━━ Records shown
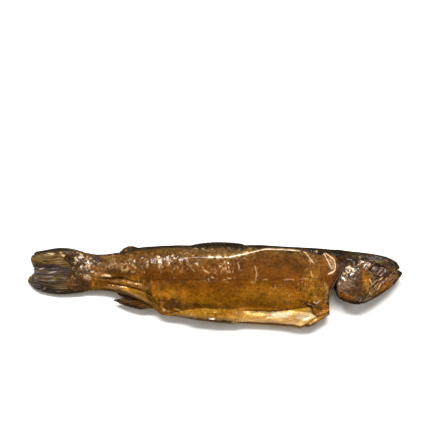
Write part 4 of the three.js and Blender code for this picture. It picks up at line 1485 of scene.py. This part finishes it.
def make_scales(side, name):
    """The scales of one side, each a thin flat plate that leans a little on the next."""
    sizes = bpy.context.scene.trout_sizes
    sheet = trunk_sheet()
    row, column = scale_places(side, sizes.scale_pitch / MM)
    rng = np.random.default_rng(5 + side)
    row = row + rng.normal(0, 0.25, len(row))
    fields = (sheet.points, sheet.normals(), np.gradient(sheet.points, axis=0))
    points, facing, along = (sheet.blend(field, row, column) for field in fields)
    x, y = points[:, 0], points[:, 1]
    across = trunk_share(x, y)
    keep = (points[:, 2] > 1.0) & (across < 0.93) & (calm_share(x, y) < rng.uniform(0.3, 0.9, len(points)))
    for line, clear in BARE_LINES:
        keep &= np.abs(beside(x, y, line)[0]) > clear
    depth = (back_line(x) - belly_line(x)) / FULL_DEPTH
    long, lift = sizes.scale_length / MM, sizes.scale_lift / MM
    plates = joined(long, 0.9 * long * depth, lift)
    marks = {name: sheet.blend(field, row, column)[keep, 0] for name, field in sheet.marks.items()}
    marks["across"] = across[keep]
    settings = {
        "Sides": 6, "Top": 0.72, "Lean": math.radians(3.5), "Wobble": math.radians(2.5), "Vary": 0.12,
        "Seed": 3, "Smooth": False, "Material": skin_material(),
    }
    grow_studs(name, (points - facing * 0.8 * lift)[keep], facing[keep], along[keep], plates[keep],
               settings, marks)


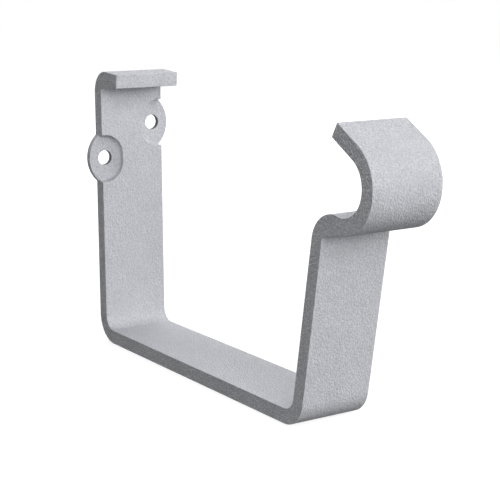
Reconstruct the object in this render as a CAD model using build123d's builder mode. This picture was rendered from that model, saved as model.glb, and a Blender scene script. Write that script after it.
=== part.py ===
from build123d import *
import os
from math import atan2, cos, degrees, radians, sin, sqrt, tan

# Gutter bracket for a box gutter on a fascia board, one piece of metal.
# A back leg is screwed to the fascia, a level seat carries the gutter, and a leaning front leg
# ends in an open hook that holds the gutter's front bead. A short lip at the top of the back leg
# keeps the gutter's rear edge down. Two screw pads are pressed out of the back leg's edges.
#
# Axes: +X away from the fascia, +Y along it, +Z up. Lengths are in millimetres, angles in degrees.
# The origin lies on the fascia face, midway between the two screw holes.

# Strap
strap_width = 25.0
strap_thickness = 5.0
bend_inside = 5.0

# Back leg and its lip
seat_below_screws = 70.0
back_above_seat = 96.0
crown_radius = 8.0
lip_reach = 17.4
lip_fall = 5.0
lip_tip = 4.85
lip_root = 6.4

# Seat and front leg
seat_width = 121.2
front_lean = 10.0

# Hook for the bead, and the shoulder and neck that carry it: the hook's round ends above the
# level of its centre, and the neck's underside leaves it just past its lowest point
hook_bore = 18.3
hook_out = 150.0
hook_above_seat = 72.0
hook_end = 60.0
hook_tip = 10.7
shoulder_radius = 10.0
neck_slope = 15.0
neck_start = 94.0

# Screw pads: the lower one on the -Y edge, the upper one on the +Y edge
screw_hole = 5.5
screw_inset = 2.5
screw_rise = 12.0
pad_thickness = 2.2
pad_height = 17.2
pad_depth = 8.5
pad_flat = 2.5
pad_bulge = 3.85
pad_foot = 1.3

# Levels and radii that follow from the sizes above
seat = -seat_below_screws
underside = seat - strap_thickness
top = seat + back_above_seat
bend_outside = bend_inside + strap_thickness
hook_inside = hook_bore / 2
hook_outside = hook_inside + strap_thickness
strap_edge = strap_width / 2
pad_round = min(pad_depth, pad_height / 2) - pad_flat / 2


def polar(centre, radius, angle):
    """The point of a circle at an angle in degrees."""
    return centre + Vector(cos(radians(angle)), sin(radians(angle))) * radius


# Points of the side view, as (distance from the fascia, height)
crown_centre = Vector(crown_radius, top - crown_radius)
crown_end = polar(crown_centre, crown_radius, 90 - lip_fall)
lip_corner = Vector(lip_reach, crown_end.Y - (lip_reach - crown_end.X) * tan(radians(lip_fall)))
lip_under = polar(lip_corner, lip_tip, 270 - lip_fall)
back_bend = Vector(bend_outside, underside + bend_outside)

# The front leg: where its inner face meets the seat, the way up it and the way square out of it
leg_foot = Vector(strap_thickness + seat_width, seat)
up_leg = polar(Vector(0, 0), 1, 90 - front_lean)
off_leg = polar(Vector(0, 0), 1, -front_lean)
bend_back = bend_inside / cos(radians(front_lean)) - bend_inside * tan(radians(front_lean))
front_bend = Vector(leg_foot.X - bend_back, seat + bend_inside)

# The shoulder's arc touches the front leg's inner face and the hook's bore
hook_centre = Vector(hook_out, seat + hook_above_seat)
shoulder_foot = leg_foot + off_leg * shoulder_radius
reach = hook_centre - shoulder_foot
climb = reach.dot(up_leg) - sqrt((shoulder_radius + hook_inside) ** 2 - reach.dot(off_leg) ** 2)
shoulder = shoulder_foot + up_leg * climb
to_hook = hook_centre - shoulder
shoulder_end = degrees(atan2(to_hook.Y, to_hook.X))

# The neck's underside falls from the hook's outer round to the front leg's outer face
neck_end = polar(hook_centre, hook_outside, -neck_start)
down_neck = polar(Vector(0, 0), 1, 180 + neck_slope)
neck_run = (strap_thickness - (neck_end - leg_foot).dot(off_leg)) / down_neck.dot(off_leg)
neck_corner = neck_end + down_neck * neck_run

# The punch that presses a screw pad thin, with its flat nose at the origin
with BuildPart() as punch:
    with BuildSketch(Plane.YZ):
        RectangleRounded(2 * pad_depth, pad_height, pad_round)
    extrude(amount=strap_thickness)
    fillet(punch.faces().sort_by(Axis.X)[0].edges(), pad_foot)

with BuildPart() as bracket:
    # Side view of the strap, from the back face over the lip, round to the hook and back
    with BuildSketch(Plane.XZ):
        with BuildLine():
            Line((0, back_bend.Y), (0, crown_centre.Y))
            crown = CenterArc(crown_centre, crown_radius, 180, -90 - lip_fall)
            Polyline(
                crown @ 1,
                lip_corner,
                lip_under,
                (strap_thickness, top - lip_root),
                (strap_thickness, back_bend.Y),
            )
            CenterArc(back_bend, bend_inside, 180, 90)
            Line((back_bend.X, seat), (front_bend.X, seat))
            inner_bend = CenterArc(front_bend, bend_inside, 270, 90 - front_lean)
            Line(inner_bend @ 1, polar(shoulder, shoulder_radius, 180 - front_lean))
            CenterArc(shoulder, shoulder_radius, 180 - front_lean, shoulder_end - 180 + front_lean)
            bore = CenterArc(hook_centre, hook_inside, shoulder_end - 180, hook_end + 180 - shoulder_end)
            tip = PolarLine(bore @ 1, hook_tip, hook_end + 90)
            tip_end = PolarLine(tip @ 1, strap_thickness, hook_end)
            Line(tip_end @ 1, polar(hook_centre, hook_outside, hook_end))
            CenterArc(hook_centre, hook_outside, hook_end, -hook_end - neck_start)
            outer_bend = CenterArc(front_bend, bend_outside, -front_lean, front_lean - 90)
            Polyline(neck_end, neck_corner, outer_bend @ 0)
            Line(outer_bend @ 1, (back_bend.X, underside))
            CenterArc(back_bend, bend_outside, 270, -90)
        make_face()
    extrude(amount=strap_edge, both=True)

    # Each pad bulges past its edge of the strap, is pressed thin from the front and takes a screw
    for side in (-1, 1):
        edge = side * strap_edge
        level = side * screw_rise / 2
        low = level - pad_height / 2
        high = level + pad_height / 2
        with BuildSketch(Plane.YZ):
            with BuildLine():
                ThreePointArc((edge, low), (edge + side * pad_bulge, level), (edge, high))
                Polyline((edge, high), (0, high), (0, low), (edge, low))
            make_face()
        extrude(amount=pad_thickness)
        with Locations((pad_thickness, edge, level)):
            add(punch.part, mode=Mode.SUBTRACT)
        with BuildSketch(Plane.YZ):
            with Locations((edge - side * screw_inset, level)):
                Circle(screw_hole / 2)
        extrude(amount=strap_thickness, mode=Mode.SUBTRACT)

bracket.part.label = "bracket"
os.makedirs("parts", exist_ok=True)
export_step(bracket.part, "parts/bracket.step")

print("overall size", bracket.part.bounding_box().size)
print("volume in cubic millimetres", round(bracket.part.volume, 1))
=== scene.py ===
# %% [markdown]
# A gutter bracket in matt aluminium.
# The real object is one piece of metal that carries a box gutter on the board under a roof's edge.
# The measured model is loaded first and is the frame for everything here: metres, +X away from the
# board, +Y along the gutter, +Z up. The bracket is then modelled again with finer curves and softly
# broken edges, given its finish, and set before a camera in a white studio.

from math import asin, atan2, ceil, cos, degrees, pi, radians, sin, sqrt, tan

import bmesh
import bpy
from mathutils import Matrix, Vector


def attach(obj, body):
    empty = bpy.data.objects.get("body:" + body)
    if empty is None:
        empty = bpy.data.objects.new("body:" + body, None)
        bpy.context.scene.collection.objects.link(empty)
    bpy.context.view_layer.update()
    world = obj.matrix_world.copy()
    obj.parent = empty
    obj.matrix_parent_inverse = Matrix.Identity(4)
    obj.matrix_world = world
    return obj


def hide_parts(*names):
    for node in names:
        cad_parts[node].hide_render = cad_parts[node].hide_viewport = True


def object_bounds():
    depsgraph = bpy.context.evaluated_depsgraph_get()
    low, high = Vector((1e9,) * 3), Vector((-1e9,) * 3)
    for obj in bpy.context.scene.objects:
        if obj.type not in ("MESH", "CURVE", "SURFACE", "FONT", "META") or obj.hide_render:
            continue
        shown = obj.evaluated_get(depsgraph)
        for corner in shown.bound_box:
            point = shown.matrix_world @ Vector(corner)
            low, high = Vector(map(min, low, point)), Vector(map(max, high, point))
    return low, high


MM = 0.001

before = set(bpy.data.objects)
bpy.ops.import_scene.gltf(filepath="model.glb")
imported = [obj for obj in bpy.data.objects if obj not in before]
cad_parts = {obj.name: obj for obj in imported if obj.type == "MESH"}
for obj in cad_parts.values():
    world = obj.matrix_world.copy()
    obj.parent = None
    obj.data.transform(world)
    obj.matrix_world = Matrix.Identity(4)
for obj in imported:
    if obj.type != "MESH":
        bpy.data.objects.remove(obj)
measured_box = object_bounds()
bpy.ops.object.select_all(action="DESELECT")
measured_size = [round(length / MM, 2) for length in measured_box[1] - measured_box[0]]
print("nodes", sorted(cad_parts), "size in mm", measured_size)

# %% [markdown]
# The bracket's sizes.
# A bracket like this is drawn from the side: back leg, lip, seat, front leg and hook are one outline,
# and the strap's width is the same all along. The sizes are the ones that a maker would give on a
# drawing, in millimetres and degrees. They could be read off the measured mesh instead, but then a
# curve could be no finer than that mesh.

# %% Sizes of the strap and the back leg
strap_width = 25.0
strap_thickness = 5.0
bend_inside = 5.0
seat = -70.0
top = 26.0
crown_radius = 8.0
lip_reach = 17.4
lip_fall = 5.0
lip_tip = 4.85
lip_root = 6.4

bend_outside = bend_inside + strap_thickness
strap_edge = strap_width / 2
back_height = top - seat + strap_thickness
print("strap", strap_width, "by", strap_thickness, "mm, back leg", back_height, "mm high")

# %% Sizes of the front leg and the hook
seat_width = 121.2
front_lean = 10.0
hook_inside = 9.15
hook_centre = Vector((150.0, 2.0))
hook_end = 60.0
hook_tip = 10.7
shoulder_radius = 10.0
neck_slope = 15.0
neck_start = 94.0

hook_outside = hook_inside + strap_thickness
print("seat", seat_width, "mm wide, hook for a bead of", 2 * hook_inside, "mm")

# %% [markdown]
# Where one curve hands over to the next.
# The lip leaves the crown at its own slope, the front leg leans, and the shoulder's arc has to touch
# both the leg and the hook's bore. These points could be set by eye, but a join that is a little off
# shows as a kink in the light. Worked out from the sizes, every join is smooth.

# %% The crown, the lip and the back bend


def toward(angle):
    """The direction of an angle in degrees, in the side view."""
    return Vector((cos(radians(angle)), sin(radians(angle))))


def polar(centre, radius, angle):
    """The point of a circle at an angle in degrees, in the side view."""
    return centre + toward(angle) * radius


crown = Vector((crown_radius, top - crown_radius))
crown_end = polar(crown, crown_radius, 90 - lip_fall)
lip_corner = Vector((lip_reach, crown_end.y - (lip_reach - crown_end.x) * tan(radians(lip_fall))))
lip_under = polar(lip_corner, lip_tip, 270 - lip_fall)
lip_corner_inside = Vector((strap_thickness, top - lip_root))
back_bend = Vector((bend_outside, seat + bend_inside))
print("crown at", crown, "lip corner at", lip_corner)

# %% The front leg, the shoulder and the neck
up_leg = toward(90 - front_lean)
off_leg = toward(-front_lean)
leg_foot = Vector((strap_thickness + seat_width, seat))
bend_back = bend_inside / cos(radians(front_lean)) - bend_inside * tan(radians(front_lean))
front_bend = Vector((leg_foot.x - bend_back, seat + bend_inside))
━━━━
### What you will do
From the records above, quote only the lines running from the line with "# Each pad bulges" to the line with "for node in", both lines included.

### Solution below
    # Each pad bulges past its edge of the strap, is pressed thin from the front and takes a screw
    for side in (-1, 1):
        edge = side * strap_edge
        level = side * screw_rise / 2
        low = level - pad_height / 2
        high = level + pad_height / 2
        with BuildSketch(Plane.YZ):
            with BuildLine():
                ThreePointArc((edge, low), (edge + side * pad_bulge, level), (edge, high))
                Polyline((edge, high), (0, high), (0, low), (edge, low))
            make_face()
        extrude(amount=pad_thickness)
        with Locations((pad_thickness, edge, level)):
            add(punch.part, mode=Mode.SUBTRACT)
        with BuildSketch(Plane.YZ):
            with Locations((edge - side * screw_inset, level)):
                Circle(screw_hole / 2)
        extrude(amount=strap_thickness, mode=Mode.SUBTRACT)

bracket.part.label = "bracket"
os.makedirs("parts", exist_ok=True)
export_step(bracket.part, "parts/bracket.step")

print("overall size", bracket.part.bounding_box().size)
print("volume in cubic millimetres", round(bracket.part.volume, 1))
=== scene.py ===
# %% [markdown]
# A gutter bracket in matt aluminium.
# The real object is one piece of metal that carries a box gutter on the board under a roof's edge.
# The measured model is loaded first and is the frame for everything here: metres, +X away from the
# board, +Y along the gutter, +Z up. The bracket is then modelled again with finer curves and softly
# broken edges, given its finish, and set before a camera in a white studio.

from math import asin, atan2, ceil, cos, degrees, pi, radians, sin, sqrt, tan

import bmesh
import bpy
from mathutils import Matrix, Vector


def attach(obj, body):
    empty = bpy.data.objects.get("body:" + body)
    if empty is None:
        empty = bpy.data.objects.new("body:" + body, None)
        bpy.context.scene.collection.objects.link(empty)
    bpy.context.view_layer.update()
    world = obj.matrix_world.copy()
    obj.parent = empty
    obj.matrix_parent_inverse = Matrix.Identity(4)
    obj.matrix_world = world
    return obj


def hide_parts(*names):
    for node in names:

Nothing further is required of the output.